“A Nation Under Our Feet” – Questions for Discussion

I thought I would try something new and create questions that cater to some of the specific interests of the class (or more accurately, what I perceive some of your interests to be, and please forgive me if I am wrong). While I address specific people with some of the questions, I intend to start a discussion that we can all join based on our previous conversations and readings, and not limit this to the individuals named. And you of course have the right to reject these invitations 🙂

1. Hahn’s study more or less obliterates the traditional temporal boundaries of periodization for American historiography, using a nuanced and sustained argument to plow through the Antebellum era, the Civil War, Reconstruction, Jim Crow, and the Great Migration. In your view, what were the strengths and limitations of this approach?

2. A central argument of the book is “that African-Americans in the rural South contributed to the making of a new political nation while they made themselves into a new people – a veritable nation as many of them came to understand it” (Hahn 9). Did “African-Americans in the rural South” constitute a nation? Why or why not? If so, how was this nation constructed?

3. Do you find Hahn’s take on the Civil War and Reconstruction as “a massive social and political revolution” and “the largest slave rebellion in modern history” (7) convincing? Why or why not?

Cara: Considering your course this semester on comparative revolutions with Prof. Caldwell, would you consider the Civil War and Reconstruction a “massive social and political revolution” after reading Hahn’s book? Does your class utilize any particular definition of what qualifies as a “revolution”?

Wes: How does Hahn’s approach and argument differ from W.E.B. DuBois’ much earlier Black Reconstruction, which also emphasized black self-organization and explored Reconstruction as a revolutionary endeavor?

4. Hahn uses the term “grassroots emigrationism” to describe how black emigration from the south was a conscious, collective action taken in response to increasing expressions of white supremacy and its institutionalization. Did you find Hahn’s take on this convincing, or does he overemphasize freedpeople’s “agency” at the expense of “structure,” such as political economy or the agency of the white supremacists?

Suraya: Have you encountered other works that use a similar framework for conceptualizing mass migration? If so, how have they been received?

5. In consideration of what appears to be “the question of the semester,” how does A Nation Under Our Feet stack up against Walter Johnson’s seminal call to transcend the New Social History approach of “giving the slaves back their agency”?

Important points to consider:

The original inspiration from Karl Marx in “The 18th Brumaire”: “Men make their own history, but they do not make it just as they please; they do not make it under circumstances chosen by themselves, but under circumstances directly encountered, given and transmitted from the past. The tradition of all the dead generations weighs like a nightmare on the brain of the living.”

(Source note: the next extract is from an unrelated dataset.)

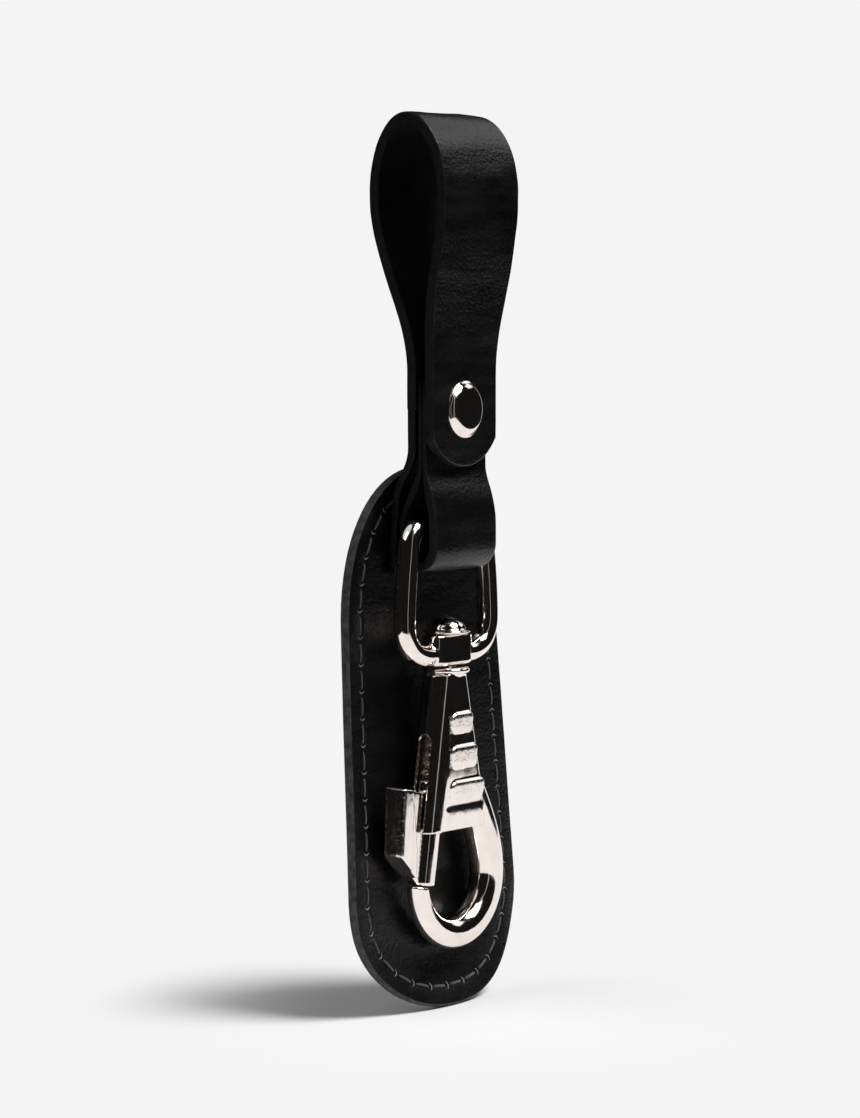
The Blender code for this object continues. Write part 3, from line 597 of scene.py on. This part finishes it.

“…cultural autonomy has been seen as in-and-of-itself a form of resistance to slavery, without careful attention to the ways that it could undermine as well as facilitate the formation of political solidarities among slaves” (Johnson 118).

“To put this another way: the term ‘agency’ smuggles a notion of the universality of a liberal notion of selfhood, with its emphasis on independence and choice, right into the middle of a conversation about slavery against which that supposedly natural (at least for white men) condition was originally defined. By applying the jargon of self-determination and choice to the historical condition of civil objectification and choicelessness, historians have, not surprisingly, ended up in a mess” (Johnson 115).

“History after ‘agency’ might be written around a ‘Copernican revolution’ of memory, an intellectual inversion of the relation of past and present, by focusing attention on the present-life of the past, on what elements of the past are drawn upon at any given moment in history and the power-structured processes though which they are selected and enforced” (Johnson 119).

“If we are to draw credibility by doing our work in the name of the enslaved and then seek to discharge our debt to their history by simply ‘giving them back their agency’ as paid in the coin of a better history, some knowing laughter, and a few ironic asides about the moral idiocy and contradictory philosophy of slaveholders, then I think that we must admit we are practicing therapy rather than politics: we are using our work to make ourselves feel better and more righteous rather than to make the world better or more righteous” (Johnson 121).

One Response to “A Nation Under Our Feet” – Questions for Discussion

  1. Nice job with these. Good discussion yesterday, and I liked how you were able to connect some of the questions to other students’ interests!